Under the current law, established by several prominent cases, a company is
free to develop a device which can be used to infringe another's copyright as
long as the device has a substantial legitimate use. In one case (Vault Corp.
v Quaid Software, Ltd.), a company developed a software program (RAMKEY)
specifically designed to break through copy protection software. The court
held that this did not constitute contributory infringement (that is,
assisting others to unlawfully duplicate software), because this software has
a lawful purpose. Under the copyright law, a person is permitted to make one
backup copy of software, which is to be used only if the original copy is
destroyed or damaged. Therefore, the lawful use of this lock-breaking program
is to assist others to make backup copies. The court in Vault was not
bothered by the fact that RAMKEY's primary purpose may have been to indeed
assist others in producing unlawful copies.

The Supreme Court in Sony Corp. of America v. Universal City Studios, Inc.
reached a similar result. The owners of motion picture and television
programs sued Sony claiming that production of VCR's was an unlawful act of
contributory infringement. They claimed consumers used VCR's to make
infringing copies of the programs. The court held that as long as the device
is capable of substantial noninfringing uses, then the manufacturer has no
liability, even if the primary use is one of infringement. Therefore, VCR's
can be marketed since VCR's can be used in homes in a permitted way (for
example, taping a show to watch later). How bleak would the world be today if
the Supreme Court ruled otherwise, and there were no VCR's?

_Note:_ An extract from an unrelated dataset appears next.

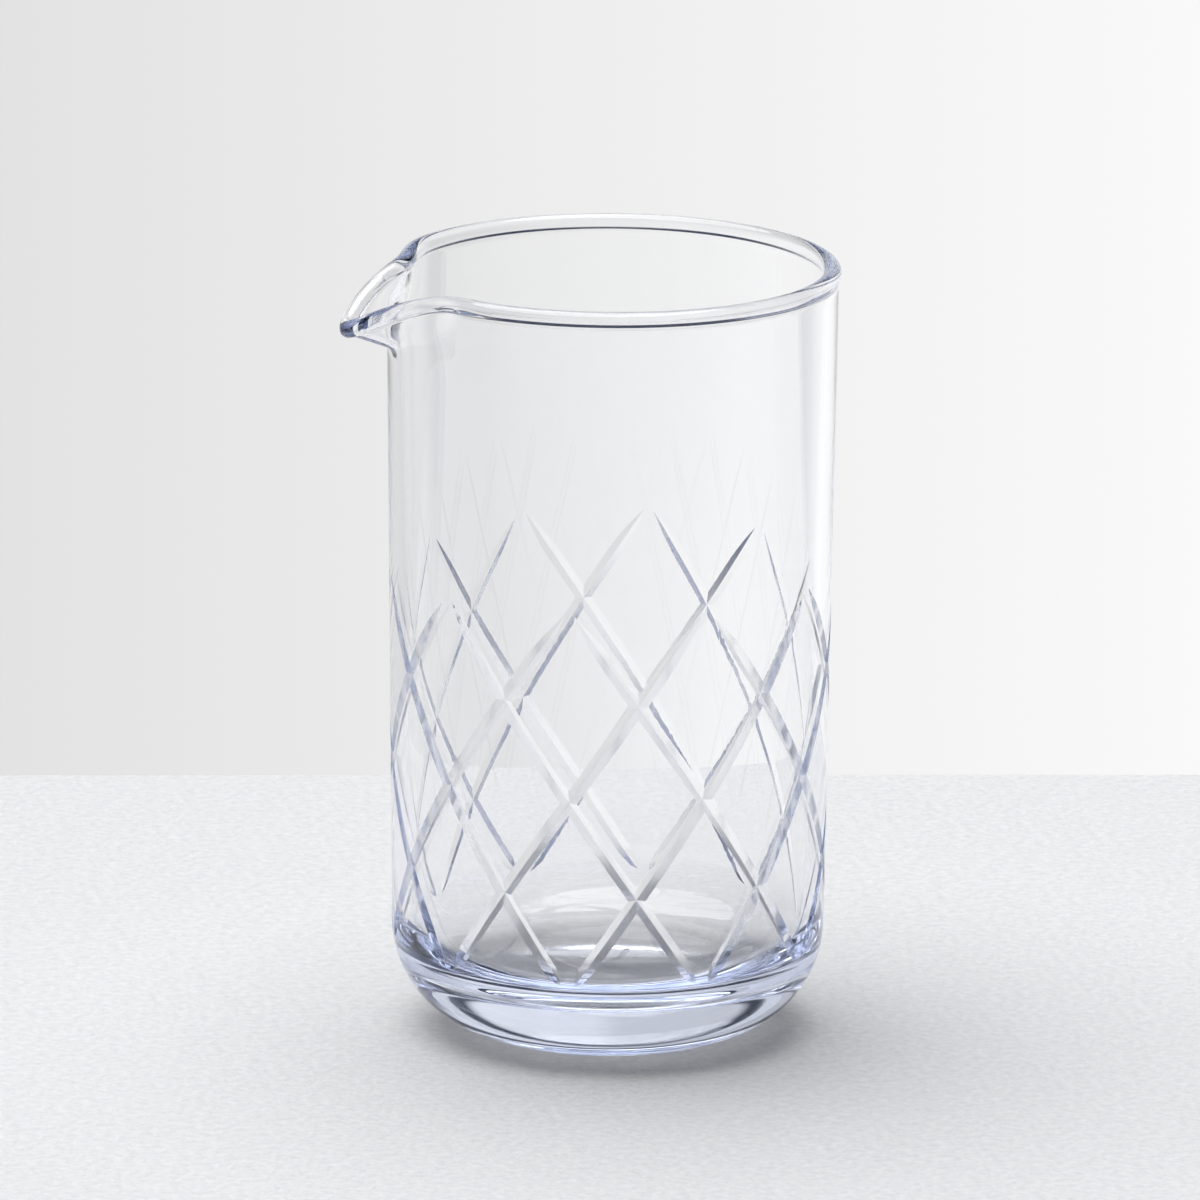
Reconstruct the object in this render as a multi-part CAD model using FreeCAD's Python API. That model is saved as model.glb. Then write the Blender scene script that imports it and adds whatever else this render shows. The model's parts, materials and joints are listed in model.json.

The White Paper points out some other areas where prohibitions similar to the
one suggested are already in effect. For example, Congress enacted the Audio
Home Recording Act of 1992, which combined legal and technological protection
for sound recordings. The Audio Home Recording Act requires a serial copy
management system in all digital audio recording devices and digital audio
interface devices imported, manufactured or distributed in the United States.
Such a system allows unlimited first generation digital copying of sound
recordings, but prevents the making of digital copies from copies. The Act
prohibits the importation, manufacture or distribution of any device, or the
offering or performance of any service, the primary purpose of which is to
circumvent any program or circuit which implements a serial copy management
system. 

However, it is disingenuous to compare the proposed prohibitions with the
Audio Home Recording Act. The proposed prohibitions are potentially very
broad in scope and application, whereas the prohibition of disabling a
specific device (a serial copy management system), which is only found in
digital sound duplicating devices, is extremely narrow and well-defined.

Some commentators feel that the White Paper's recommendation is dangerously
vague. Perhaps, under its terms, merely having a conversation about
decryption algorithms would be illegal. What about decryption by police for
the purpose of arresting criminals? How are manufacturers and distributors to
determine what the primary purpose of the device is, where is it used for
both illegitimate and legitimate purposes. What if the primary use changes
over time? 

Accordingly, the direction that this proposal should take in order to address
this vagueness is to focus on the purpose of the decryption, as opposed to
the decryption itself.

Concern has also been expressed that this provision would inhibit fair use,
because activities that would qualify as fair use could be blocked by
anti-access devices for which there is no available breaking device
available. The same concerns would apply to the inability of accessing
copy-protected works which are in the public domain, and therefore, not
protected by the copyright laws at all. Additionally, reverse engineering,
which in many cases is permissible, and which significantly contributes to
the development of technology, could be severely inhibited.The White Paper
answers these concerns by stating that (1) copyright owners have no
obligation to allow for fair use and (2) if a device is primarily used for
lawful purposes, then it would be available for use. 

In summary, the White Paper is correct that technological security
protections are necessary and should be bolstered by legal consequences.
Nevertheless, the proposal as currently formulated needs to be reconsidered
 because it could have the extremely negative result of limiting access to
valuable information that should be freely accessed.